Let $f:X\to S$ be an étale morphism of schemes, with $S=\text{Spec}(A)$, for $A$ a local domain, with residue field $k$ and field of fractions $K$. Denote by $$\eta:=\text{Spec}(K)\hookrightarrow S \hookleftarrow s:=\text{Spec}(k)$$ the open and closed points.
Question: Can we decide that $f$ is finite by just looking at the fibers $X_\eta\to \eta$ and $X_s\to s$ ?
I know that $f$ could be not finite, for example it if is an open immersion (e.g. $X=\eta$). But in this case the special fiber will be empty.
I suspect (but I don't have a reference) that a necessary condition for $X\to S$ to be finite is that $X_{\overline \eta}$ and $X_{\overline s}$, the base change to the separable closures, have the same number of points (i.e. the degree of $X_\eta\to \eta$ and $X_s\to s$ are equal).
Is this true? Is this condition sufficient?

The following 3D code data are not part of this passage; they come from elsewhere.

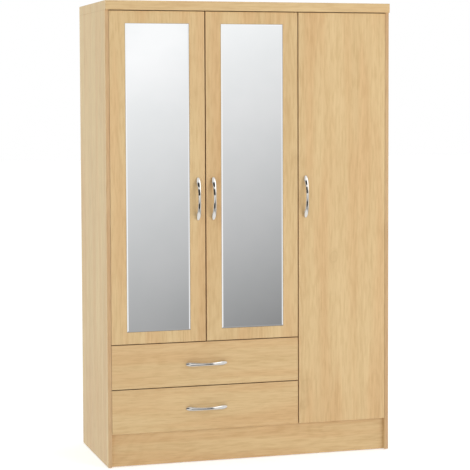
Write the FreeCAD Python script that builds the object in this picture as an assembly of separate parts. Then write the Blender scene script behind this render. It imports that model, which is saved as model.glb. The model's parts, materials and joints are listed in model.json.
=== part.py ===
import FreeCAD, Part
import math
import os

V = FreeCAD.Vector

# ---------------------------------------------------------------- sizes (mm)
# Inner coordinates: x runs right from the left side's outer face, v runs back
# from the front face of the doors, z runs up from the floor.
WIDTH = 1170.0
SIDE_DEPTH = 500.0
HEIGHT = 1820.0
BOARD = 15.0
TOP_THICK = 36.0
TOP_FRONT_OVERHANG = 10.0
HANDLE_STAND = 28.0
GLIDE_HEIGHT = 3.0

PARTITION_X = 775.0
INNER_FRONT = 17.0
BACK_THICK = 3.0
BACK_V = SIDE_DEPTH - BACK_THICK - 0.5
PLINTH_HEIGHT = 130.0
PLINTH_SETBACK = 15.0
BASE_TOP = PLINTH_HEIGHT + BOARD
TOP_UNDER = HEIGHT - TOP_THICK
DRAWER_SHELF_Z = 476.0
HAT_SHELF_Z = 1545.0
HAT_SHELF_FRONT = 30.0
FIXED_SHELF_Z = 960.0
LOOSE_SHELF_Z = (417.0, 689.0, 1377.0)
RAIL_Z = 1487.0
RAIL_V = 250.0

DOOR_THICK = 15.0
DOOR_TOP = 1781.0
LONG_DOOR_BOTTOM = 132.0
MIRROR_DOOR_BOTTOM = 485.0
LEFT_DOOR_X = (16.0, 396.5)
MIDDLE_DOOR_X = (401.0, 780.5)
RIGHT_DOOR_X = (784.5, 1154.0)
MIRROR_SIZE = (254.0, 1200.0)
MIRROR_THICK = 4.0
MIRROR_BEVEL = 5.0
BEVEL_DROP = 1.0
MIRROR_POCKET = 3.5
MIRROR_MARGIN = 48.5

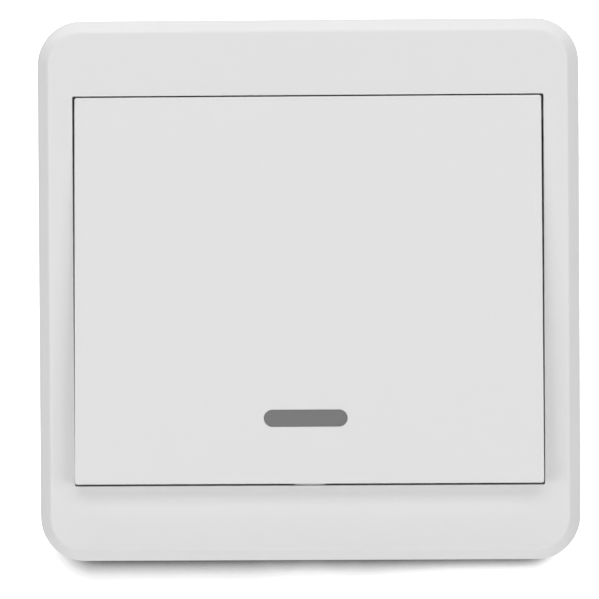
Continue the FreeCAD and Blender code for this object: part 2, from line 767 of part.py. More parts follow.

Unfortunately, this is false. Let $Y$ be the affine line with two origins over a field $k$. I claim that the projection map $Y\to \Bbb A^1_k=\operatorname{Spec} k[t]$ is etale because it is locally an isomorphism - on the affine open set which is the complement of one of the origins, this map is the identity. So $Y\to \Bbb A^1_k$ is etale, and thus the base change $Y_{\operatorname{Spec} k[t]_{(t)}}\to \operatorname{Spec} k[t]_{(t)}$ is etale. Letting $X=Y_{\operatorname{Spec} k[t]_{(t)}}\sqcup\operatorname{Spec} k(t)$, we see that the generic and special fiber over any field extension both have two points, but this map is not finite since it is not affine.

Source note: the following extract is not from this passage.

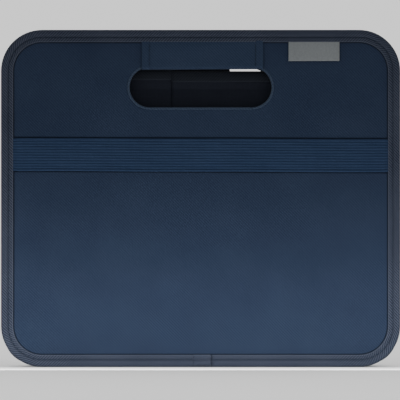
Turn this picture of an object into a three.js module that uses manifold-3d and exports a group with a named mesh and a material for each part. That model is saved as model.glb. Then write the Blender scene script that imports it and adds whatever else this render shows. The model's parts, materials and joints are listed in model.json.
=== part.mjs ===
// A folding fabric storage bin, folded flat and standing on its lower edge.
//
// Two stiff end panels, front and rear, face outwards along Y. Between them are a floor in two
// halves, creased across the middle, and two side walls, each in two halves with a centre crease.
// Folded, the floor halves stand upright back to back and the wall halves lie across the panels.
// Opened, everything turns by a quarter turn about hinge lines just inside the panels.
//
// Units are millimetres, +Z is up and +X is to the right of someone who faces the front panel.
// The origin is on the ground at the middle of the folded bin. The rear half is the front half
// turned half way round about Z, so every depth below is a distance from the middle plane.

import * as THREE from 'three';
import { mergeVertices } from 'three/addons/utils/BufferGeometryUtils.js';
import Module from 'manifold-3d';

const wasm = await Module();
wasm.setup();

// Sizes of an end panel, seen from the front.
const PANEL_WIDTH = 325;
const PANEL_HEIGHT = 274.5;
const CORNER_RADIUS = 33.5;
const CORNER_STEPS = 10;

// Every pair of neighbouring pieces keeps at least this gap.
const GAP = 0.3;

// Depths of the layers, from the middle plane outwards, as [nearer, farther].
const FLOOR_COVER = [0.3, 1.3];
const FLOOR_BOARD = [1.6, 4.0];
const FLOOR_LINING = [4.3, 5.3];
const WALL_BINDING = [15.4, 20.8];
const WALL_COVER = [16.5, 17.1];
const WALL_BOARD = [17.4, 18.8];
const WALL_LINING = [19.1, 19.7];
const INNER_STRIP = [18.9, 19.7];
const OUTER_STRIP = [16.5, 17.3];
const PANEL_BINDING = [22.2, 30.2];
const PANEL_LINING = [23.5, 24.3];
const PANEL_BOARD = [24.6, 27.4];
const PANEL_COVER = [27.7, 28.7];
const SLEEVE = [22.2, 30.2];
const TRIM = [29.0, 30.2];

// Hinge lines: the walls turn about upright lines and the floor about a level one.
const HINGE_DEPTH = 22;
const WALL_HINGE_X = 154;
const FLOOR_HINGE_Z = 24.7;
const HALF_LENGTH = 177;
const HINGE_CLEARANCE = 1.5;

// The panel's edge binding.
const BINDING_THICK = 1.2;
const BINDING_FACE_WIDTH = 10;
const BINDING_BACK_WIDTH = 6;
const BINDING_BACK_THICK = 1.0;

// The handle cutout and the sleeve round the web above it.
const CUTOUT_WIDTH = 116.5;
const CUTOUT_HEIGHT = 33.5;
const CUTOUT_Z = 227.75;
const SLEEVE_X = [-48, 51];
const SLEEVE_DROP = 1.6;
const SLEEVE_THICK = 1.2;
const SLEEVE_BACK_THICK = 1.0;

// Trim on the front panel.
const BAND_Z = [159, 186];
const TAG_X = [71.5, 113];
const TAG_Z = [249, 264];
const TAG_THICK = 0.8;

// Walls: the board of each half stops short of the centre, and a soft strip goes on to the crease.
// The strips of the two walls lie across each other, so one is level with the lining and the
// other with the cover.
const WALL_TOP = 241;
const WALL_BOARD_LENGTH = 129;
const STRIP_START = 129.5;
const TOP_BINDING_WIDTH = 9;
const TOP_BINDING_THICK = 0.8;

// The lower corner of the opened bin is a round of this radius, creased along its middle.
const LOWER_RADIUS = 23.3;
const OPEN_INSET = 3;
const LOWER_STEPS = 6;
const LIP_THICK = 1.0;
const CREASE_TRIM = 3.5;
const GUSSET_END_X = 3;
const DIAGONAL_CLEARANCE = 0.7;

const halfWidth = PANEL_WIDTH / 2;
const creaseRise = LOWER_RADIUS * (1 - Math.SQRT1_2);
const roundStartX = halfWidth - OPEN_INSET - LOWER_RADIUS;
const creaseX = halfWidth - OPEN_INSET - creaseRise;
const diagonalZ = OPEN_INSET + creaseRise;
// Near the panel the wall stops above the round lower corner, which has this width and height.
const roundedLength = LOWER_RADIUS - creaseRise;
const cutoutTop = CUTOUT_Z + CUTOUT_HEIGHT / 2;

function material(red, green, blue, roughness) {
  const color = new THREE.Color().setRGB(red / 255, green / 255, blue / 255, THREE.SRGBColorSpace);
  return new THREE.MeshStandardMaterial({ color, roughness, metalness: 0 });
}

const coverMaterial = () => material(42, 54, 76, 0.85);
const bindingMaterial = () => material(57, 68, 85, 0.8);
const bandMaterial = () => material(38, 58, 90, 0.85);
const liningMaterial = () => material(26, 30, 38, 0.9);
const boardMaterial = () => material(70, 70, 72, 0.7);
const tagMaterial = () => material(100, 103, 105, 0.8);

// ---- outlines ----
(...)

On the other hand, we can't tell it apart from the obvious finite double cover $\operatorname{Spec} k[t]_{(t)}\sqcup \operatorname{Spec} k[t]_{(t)}\to \operatorname{Spec} k[t]_{(t)}$, which has exactly the same fibers. Somehow the moral is that etale and statements about fibers are both local conditions, while finite is a global condition, and we need more to get the desired conclusion.